Second, one thing that happened to sounds after that, when Proto-Germanic turned into Old High German, was that p became a pf sound, written as ph. Not that I want to give it away, but, ahem: not Paal but Phaal.
Finally, another thing about sounds in Proto-Germanic was that
what came in from Proto-Indo-European as a long a (aa, written ā) ended up as a long o (ō). So Phaal became Phool.
Put all of that together, and if you wondered what the earlier form of a word Phol in Old High German was, then even if you had no intention of drawing a connection to Phoenician or anything else, you would trace it backward to—Baal, with a long a sound.
And then, the Phoenicians were also given to referring to Baal as Baal ‘Addīr (“God great”)—that is, Great God.
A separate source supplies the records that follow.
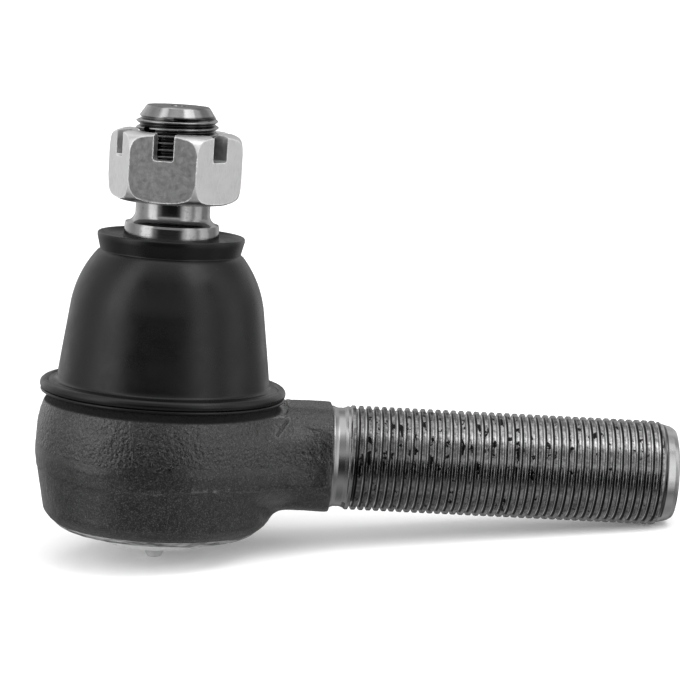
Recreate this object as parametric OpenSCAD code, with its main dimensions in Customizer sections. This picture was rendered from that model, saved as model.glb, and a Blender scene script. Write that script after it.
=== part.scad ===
// Heavy-duty tie rod end.
// Frame: origin at the centre of the ball, +Z up the stud, +X out along the threaded shank.
// All sizes are in millimetres.

/* [Shank] */
// Major diameter of the shank thread, 1 1/8 inch
shank_d = 28.575; // [27:0.005:29]
// Distance from the stud axis to the end of the shank
shank_end_x = 141.3; // [120:0.1:180]
// Where the shank thread starts
thread_start_x = 50.3; // [49:0.1:60]
// Length of the cone at the end of the shank
end_cone = 5; // [2:0.1:8]
// Diameter of the flat end of the shank
shank_tip_d = 24.4; // [20:0.1:27]
// Diameter of the relief groove behind the thread
groove_d = 27; // [24:0.1:28]

/* [Forging] */
// Largest diameter of the round body
body_d = 67.6; // [66:0.1:72]
// Height of the neck across its flats
neck_h = 28.6; // [28:0.1:31]
// Where the forged neck ends
neck_end_x = 46.5; // [44:0.1:48]
// Width of the bevel along each edge of the neck
neck_bevel = 6; // [3:0.1:8]
// Height of the machined land that carries the boot
land_z = 14.7; // [14:0.1:15]
// Diameter of the machined land
land_d = 62.4; // [60:0.1:63]
// Diameter of the spigot that the boot ring is pressed on
spigot_d = 54; // [50:0.1:55]
// Height of the spigot above the land
spigot_h = 1.9; // [1.5:0.1:2]
// Lowest face of the rolled lip
lip_z = -22.4; // [-23:0.1:-22]
// Opening that the rolled lip leaves around the cover plate
lip_hole_d = 42.8; // [42:0.1:44]

/* [Socket] */
// Diameter of the ball, 1 1/2 inch
ball_d = 38.1; // [37:0.1:38.5]
// Radial clearance between the ball and its bearings
ball_gap = 0.06; // [0.03:0.01:0.1]
// Bore of the housing that holds the two bearings
bore_d = 45; // [44.6:0.1:45.4]
// Top of the bearing bore
bore_top_z = 9.6; // [9.5:0.1:10]
// Counterbore for the cover plate
cover_bore_d = 49; // [48.6:0.1:49.4]
// Step that the cover plate rests against
cover_step_z = -18; // [-18.2:0.1:-17.9]
// Thickness of the cover plate
cover_t = 2.6; // [2.2:0.1:2.6]
// Lowest face of the dished cover plate
cover_low_z = -25.7; // [-26.2:0.1:-25.4]

/* [Ball stud] */
// Diameter of the neck above the ball
stud_neck_d = 21; // [20:0.1:21.4]
// Large diameter of the 1 in 8 taper
taper_big_d = 28.65; // [28:0.05:29]
// Small diameter of the taper
taper_small_d = 25.4; // [25:0.05:25.6]
// Height of the small end of the taper
taper_top_z = 61.5; // [61:0.1:62]
// Major diameter of the stud thread, 7/8 inch
stud_thread_d = 22.225; // [22:0.005:22.4]
// Diameter of the relief below the thread
relief_d = 20.1; // [19:0.1:21]
// Height of the flat end of the stud
stud_top_z = 93.2; // [91:0.1:96]
// Diameter of the flat end of the stud
stud_tip_d = 16.8; // [15:0.1:19]
// Diameter of the end cone where it meets the thread
stud_cone_d = 20.8; // [20:0.1:22]
// Diameter of the cross hole for a split pin
pin_hole_d = 4.4; // [3:0.1:5]
// Height of the cross hole
pin_hole_z = 85.4; // [84:0.1:87]
// Direction of the cross hole about the stud
pin_hole_angle = 42; // [0:1:179]

/* [Nut] */
// Width across the flats, 1 1/4 inch
nut_af = 31.75; // [31:0.01:33.4]
// Height of the lower face of the nut
nut_low_z = 67.7; // [67:0.1:68]
// Thickness of the nut
nut_h = 18.7; // [18:0.1:19]
// Width of each slot
slot_w = 5.5; // [4:0.1:6]
// Depth of each slot
slot_depth = 7; // [4:0.1:8]
// Direction of one flat about the stud
nut_angle = 17; // [0:1:59]
// Diameter of the flat ring on each face, inside the chamfer
nut_face_d = 29.4; // [28:0.1:31]

/* [Boot] */
// Height of the top rim of the boot
rim_z = 58.6; // [58.4:0.1:59]
// Diameter of the top rim
rim_d = 39.8; // [39:0.1:41]
// Thickness of the rubber wall
boot_wall = 2.6; // [2:0.1:2.8]
// Hole in the top of the boot
boot_hole_d = 26.8; // [26.7:0.1:27.2]
// Largest diameter of the bead around the base
bead_d = 66.7; // [66:0.1:67]

/* [Hidden] */
$fn = 96;
eps = 0.01;
taper_low_z = taper_top_z - (taper_big_d - taper_small_d) * 8;
stud_neck_top_z = 24;
ball_flat_z = -15;
thread_low_z = 68.2;
stud_cone_z = stud_top_z - 3.1;
bearing_d = bore_d - 0.1;
bearing_split_z = -1;
seat_top_z = -2.6;
seat_low_z = -16.4;
cover_floor_z = cover_low_z + cover_t;
fitting_hex_z = -26.9;
fitting_tip_z = -30;
fitting_ball_z = fitting_tip_z + 2.05;
bell_centre = [-2.9, 34.5];
bell_r = 29;
bell_top_z = 53.8;
boot_foot_z = 17.9;
boot_base_z = land_z + 0.1;
ring_gap = 0.1;
top_ring = [30.4, 35.2, 54.5, 56.1];
base_ring_leg = 1.2;
base_ring_w = 4;
base_ring_t = 0.85;

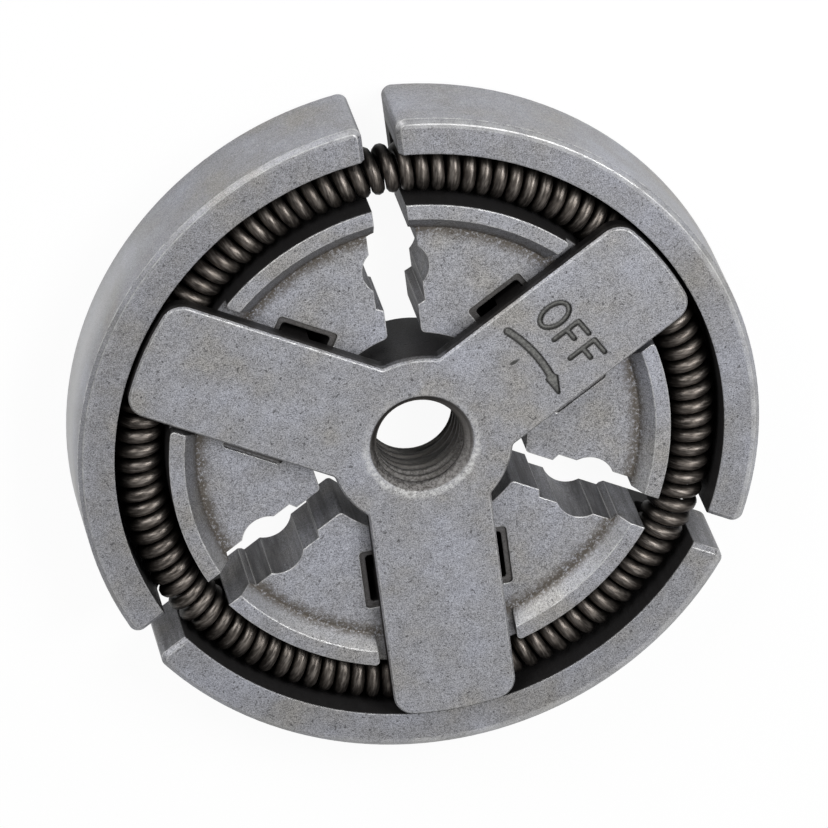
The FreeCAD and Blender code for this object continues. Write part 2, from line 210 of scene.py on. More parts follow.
# %% [markdown]
# ## Sintered steel
#
# The hub and the shoes are pressed from steel powder and baked. The surface is a mid grey, dull,
# full of fine dark pores, with broad cloudy patches that lean to blue or to warm grey. Image
# textures could show this, but noise at several sizes does it from any side: clouds, patches, a
# fine grain, and pores and pits where a noise passes a threshold.
#
# Edges are made lighter, partly as rubbed wear and partly as a painted highlight. A modelled bevel
# would add many faces, so the Bevel node gives a normal that runs round each edge, and where it
# leaves the flat normal is the edge. The Ambient Occlusion node finds the opposite: inner corners,
# which are then darkened as painted shade.

# %% A sintered finish
GREY = (0.300, 0.301, 0.318, 1.0)
WARM = (0.322, 0.312, 0.300, 1.0)
BLUISH = (0.318, 0.325, 0.362, 1.0)
PORE_AND_SHADE = (0.060, 0.059, 0.062, 1.0)
RUBBED_AND_HIGHLIGHT = (0.80, 0.80, 0.79, 1.0)
DIRT_AND_SHADE = (0.085, 0.072, 0.058, 1.0)
OIL_AND_SHADE_BLACK = (0.010, 0.009, 0.009, 1.0)
METALLIC = 0.55
SOFT_EDGE = 0.20 * MM
RELIEF = 0.03 * MM


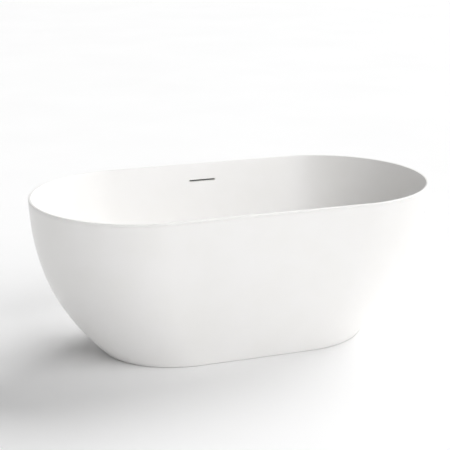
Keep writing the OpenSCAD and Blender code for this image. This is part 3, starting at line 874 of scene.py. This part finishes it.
@dataclass
class Shells:
    """The acrylic basin with its rim, and the skirt bonded under the rim."""

    form: BathForm
    palette: Palette
    basin_wall: float = 0.005
    skirt_wall: float = 0.004
    floor_bend: float = 0.075
    floor_fall: float = 0.006
    underside: float = 0.114
    drain_radius: float = 0.025
    dish_radius: float = 0.060
    dish_stretch: float = 0.005
    slot_width: float = 0.109
    slot_height: float = 0.009
    slot_drop: float = 0.061
    slot_cut: tuple[float, float] = (0.33, 0.3745)  # from inside the basin into the cavity
    flange_width: float = 0.018
    lift: float = 0.001
    bottom_round: float = 0.002
    rim_break: float = 0.0008
    skirt_break: float = 0.0006
    flange_bend: float = 0.004
    joint_gap: float = 0.0001
    round_steps: int = 6
    flange_steps: int = 4
    wall_steps: int = 44
    bend_steps: int = 14
    floor_steps: int = 10
    dish_steps: int = 3

    def build(self) -> None:
        """Build and place both shells, and dress the bead between them."""
        place(self.basin(), "bath", "acrylic", "inner_shell")
        place(self.skirt(), "bath", "acrylic", "outer_skirt")
        dress(self.palette.adhesive, "rim_bond")

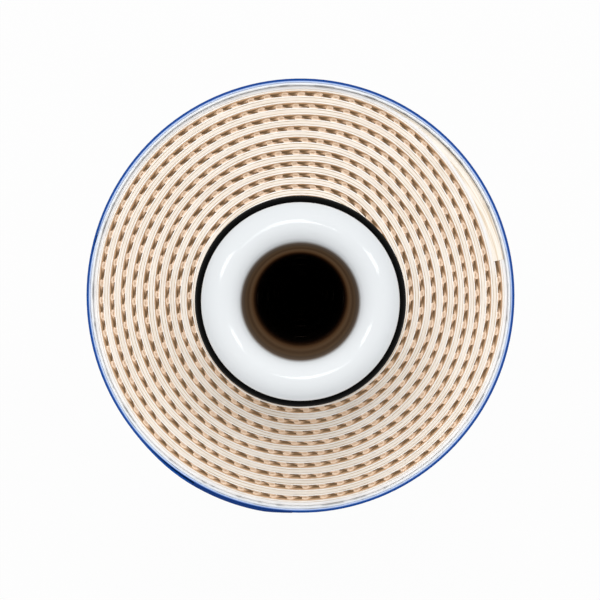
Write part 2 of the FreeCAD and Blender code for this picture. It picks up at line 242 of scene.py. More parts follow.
# %% Finish of the tube
white_plastic = Finish("white_plastic", specular_ior_level=0.25, emission_strength=1.0,
                       coat_roughness=0.06, coat_ior=1.6)
radius, direction, height = white_plastic.round_place()
depth = (tube_high.z - height) / (tube_high.z - tube_low.z)
cloud = white_plastic.noise(60.0, 2.0)
body = white_plastic.mix(cloud, colour(207, 211, 214), colour(216, 219, 221))
# Painted shade: the dark brown of the bore wall stands for the shade inside the bore.
painted_bore_shade = white_plastic.mix(cloud, colour(60, 46, 34), colour(74, 57, 42))
# Painted light and shade: an emission ramp over the height, glowing near the mouth and black deep
# in the bore.
painted_bore_glow = white_plastic.node("ValToRGB", {"stops": [
    (0.0, colour(66, 60, 54)), (0.012, colour(50, 42, 34)), (0.024, colour(66, 52, 37)),
    (0.038, colour(52, 38, 25)), (0.055, colour(76, 59, 42)), (0.074, colour(66, 46, 28)),
    (0.088, colour(32, 18, 8)), (0.105, colour(8, 3, 1)), (0.12, colour(0, 0, 0))]},
    {"Fac": depth})
inside = white_plastic.step(radius, 4.93 * MM, 5.22 * MM, 1.0, 0.0)
inside = inside * white_plastic.step(height, plug_low.z + 1 * MM, plug_low.z + 2 * MM)
# The even emission of the outside is a faint painted glow.
white_plastic.feed(base_color=white_plastic.mix(inside, body, painted_bore_shade),
                   emission_color=white_plastic.mix(inside, colour(92, 94, 96), painted_bore_glow),
                   roughness=0.4 + 0.1 * cloud + 0.4 * inside, coat_weight=0.6 * (1 - inside))
lathe_place = white_plastic.stretched(white_plastic.place, 0.05, 0.05, 1)
turning = white_plastic.noise(900.0, 1.0, place=lathe_place)
white_plastic.relief(turning + 0.3 * white_plastic.noise(2500.0, 2.0), 0.01 * MM, 0.35)

# %% [markdown]
# ## Black rubber
# O-rings and brine seal are moulded in black rubber: nearly black, uneven where the ring was
# handled, with a very fine matt grain. The O-rings take a darker colour and almost no sheen, which
# is painted shade for the shadow they sit in between the tip and the roll; the brine seal keeps a
# satin sheen. One function makes both.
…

Sometimes they would write it as one word, Baliddir, or even a shorter version, Baldir. And there in that Old High German document is a god called Balder.
Finally, get this: not long ago, an intrepid German renegade archaeologist trawling the shallows of the North Sea found artifacts from between 1500 and 500 B.C. They were from, for one, Ancient Greece and the Minoan civilization of Crete, and then there were also remains of a Phoenician cooking pot! These findings were on the shore of Germany’s northerly Schleswig-Holstein province: precisely one of the areas where Proto-Germanic is thought to have arisen.
Theo Vennemann of the University of Munich puts it that in light of all of the various indications pointing in one direction, “it would be amazing if the Phoenicians had excluded Germania from their frame of reference.” In modern times, Vennemann has been the proponent par excellence of the hypothesis that Phoenician reshaped Proto-Germanic. All of the evidence in the previous paragraphs, as well as most of the Semitic-Germanic etymologies I have presented, is his work,11 and I cotton to the lawyerly kind of argumentation from fragmentary evidence that he excels at.